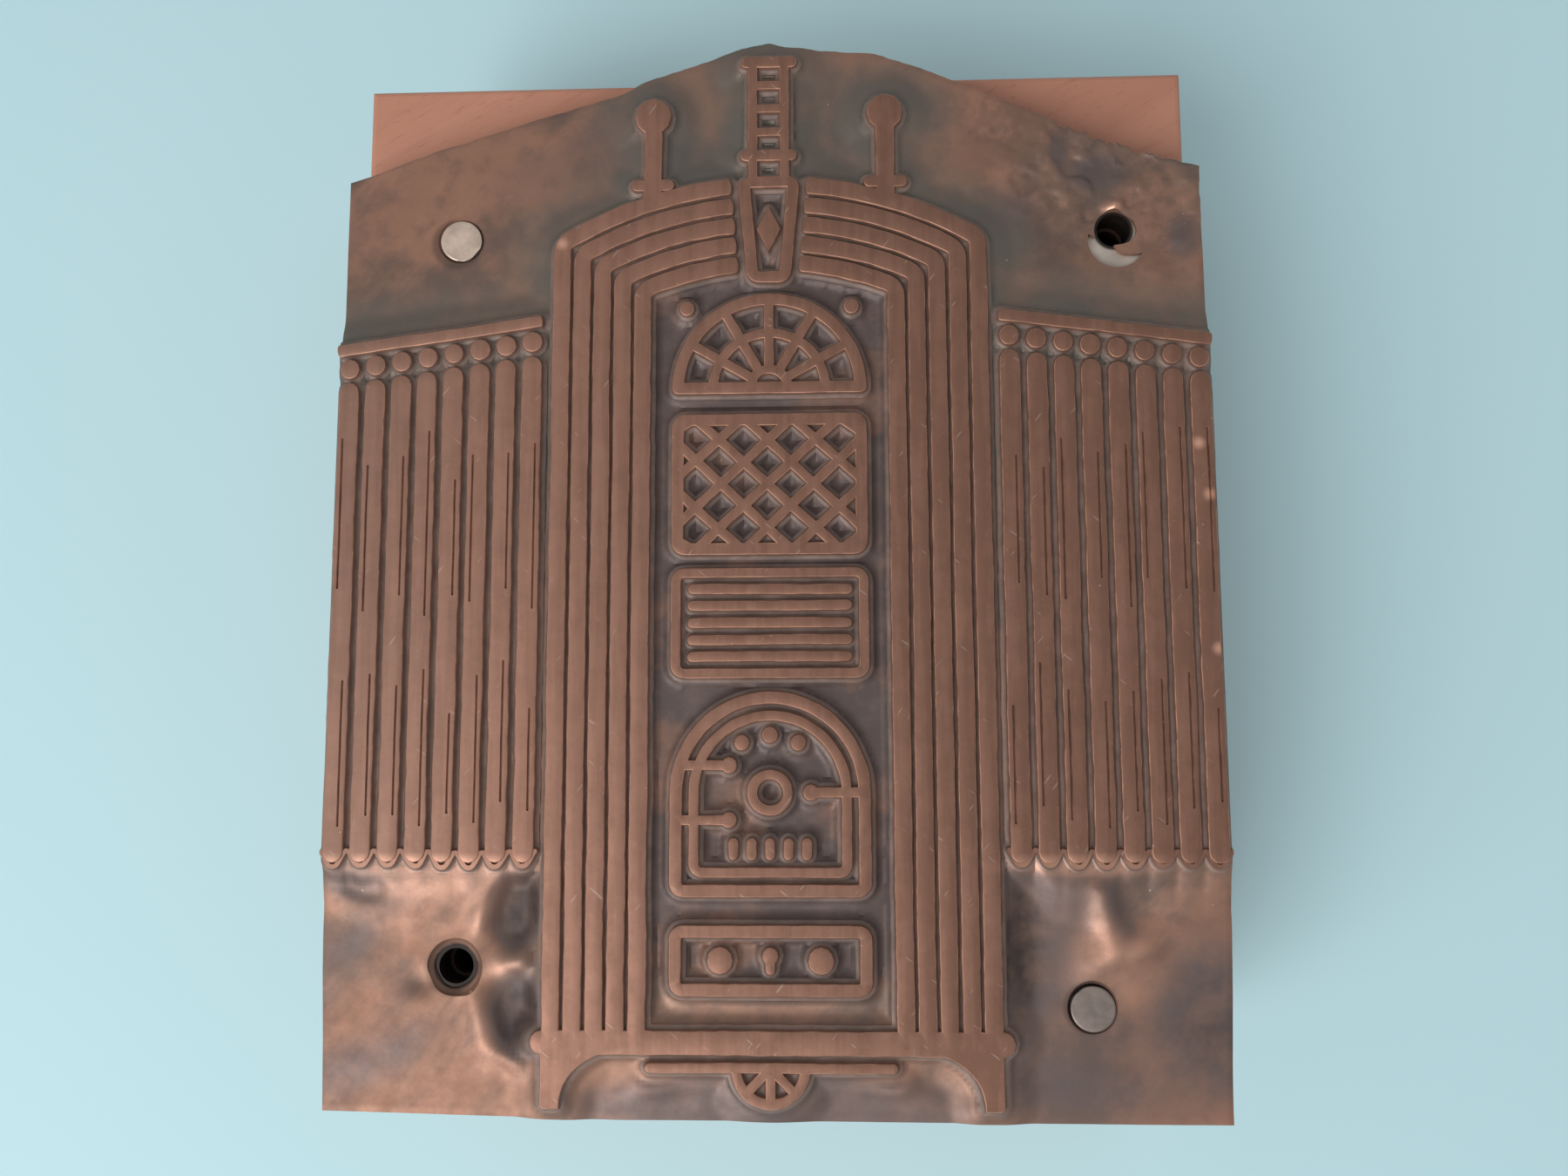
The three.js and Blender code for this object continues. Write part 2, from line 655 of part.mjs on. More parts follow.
const block = new THREE.Group();
block.add(meshOf("wood_block", woodBlock(), wood));
block.add(meshOf("backing_metal", backingMetal(), backing));
block.add(meshOf("copper_face", copperFace(), copper));
block.add(nail("top_left"), nail("bottom_right"));

export default block;
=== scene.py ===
"""A mounted printing block: a copper electrotype backed with cast metal and nailed on a wood block.

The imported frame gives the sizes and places. The copper face with its printing lines and molten ground,
the backing metal and the nails are worked out here, and the wood keeps the frame's own mesh and gets
its finish. Lengths are in metres.
"""

import json
import math
from collections import namedtuple

import bmesh
import bpy
import numpy as np
from bpy.props import FloatProperty, FloatVectorProperty, PointerProperty
from mathutils import Euler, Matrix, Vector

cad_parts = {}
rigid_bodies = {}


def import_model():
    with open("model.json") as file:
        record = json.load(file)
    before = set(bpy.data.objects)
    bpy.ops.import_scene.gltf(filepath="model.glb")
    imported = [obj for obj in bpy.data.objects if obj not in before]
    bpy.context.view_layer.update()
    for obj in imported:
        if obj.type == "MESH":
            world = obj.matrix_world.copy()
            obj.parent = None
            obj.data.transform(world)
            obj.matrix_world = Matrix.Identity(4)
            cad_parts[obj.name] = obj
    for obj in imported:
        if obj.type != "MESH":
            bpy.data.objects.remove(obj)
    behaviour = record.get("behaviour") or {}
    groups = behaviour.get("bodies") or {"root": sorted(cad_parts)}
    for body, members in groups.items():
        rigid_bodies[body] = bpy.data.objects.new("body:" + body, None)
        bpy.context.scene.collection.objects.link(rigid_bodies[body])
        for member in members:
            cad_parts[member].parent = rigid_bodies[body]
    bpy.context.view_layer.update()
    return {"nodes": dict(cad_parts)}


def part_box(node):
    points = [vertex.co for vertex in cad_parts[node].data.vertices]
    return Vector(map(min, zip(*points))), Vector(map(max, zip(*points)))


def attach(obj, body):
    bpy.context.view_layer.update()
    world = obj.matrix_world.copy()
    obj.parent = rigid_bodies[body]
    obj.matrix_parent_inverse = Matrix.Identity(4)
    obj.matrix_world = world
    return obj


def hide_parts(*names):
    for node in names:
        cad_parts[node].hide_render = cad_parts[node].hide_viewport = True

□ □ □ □

• **INSTRUCTIONS FOR THE TASK**:
Quote only the lines running from the line that holds "const block = new THREE.Group();" to the line that holds "points = [vertex.co", both ends included.

• **RESPONSE TO THE TASK**:
const block = new THREE.Group();
block.add(meshOf("wood_block", woodBlock(), wood));
block.add(meshOf("backing_metal", backingMetal(), backing));
block.add(meshOf("copper_face", copperFace(), copper));
block.add(nail("top_left"), nail("bottom_right"));

export default block;
=== scene.py ===
"""A mounted printing block: a copper electrotype backed with cast metal and nailed on a wood block.

The imported frame gives the sizes and places. The copper face with its printing lines and molten ground,
the backing metal and the nails are worked out here, and the wood keeps the frame's own mesh and gets
its finish. Lengths are in metres.
"""

import json
import math
from collections import namedtuple

import bmesh
import bpy
import numpy as np
from bpy.props import FloatProperty, FloatVectorProperty, PointerProperty
from mathutils import Euler, Matrix, Vector

cad_parts = {}
rigid_bodies = {}


def import_model():
    with open("model.json") as file:
        record = json.load(file)
    before = set(bpy.data.objects)
    bpy.ops.import_scene.gltf(filepath="model.glb")
    imported = [obj for obj in bpy.data.objects if obj not in before]
    bpy.context.view_layer.update()
    for obj in imported:
        if obj.type == "MESH":
            world = obj.matrix_world.copy()
            obj.parent = None
            obj.data.transform(world)
            obj.matrix_world = Matrix.Identity(4)
            cad_parts[obj.name] = obj
    for obj in imported:
        if obj.type != "MESH":
            bpy.data.objects.remove(obj)
    behaviour = record.get("behaviour") or {}
    groups = behaviour.get("bodies") or {"root": sorted(cad_parts)}
    for body, members in groups.items():
        rigid_bodies[body] = bpy.data.objects.new("body:" + body, None)
        bpy.context.scene.collection.objects.link(rigid_bodies[body])
        for member in members:
            cad_parts[member].parent = rigid_bodies[body]
    bpy.context.view_layer.update()
    return {"nodes": dict(cad_parts)}


def part_box(node):
    points = [vertex.co for vertex in cad_parts[node].data.vertices]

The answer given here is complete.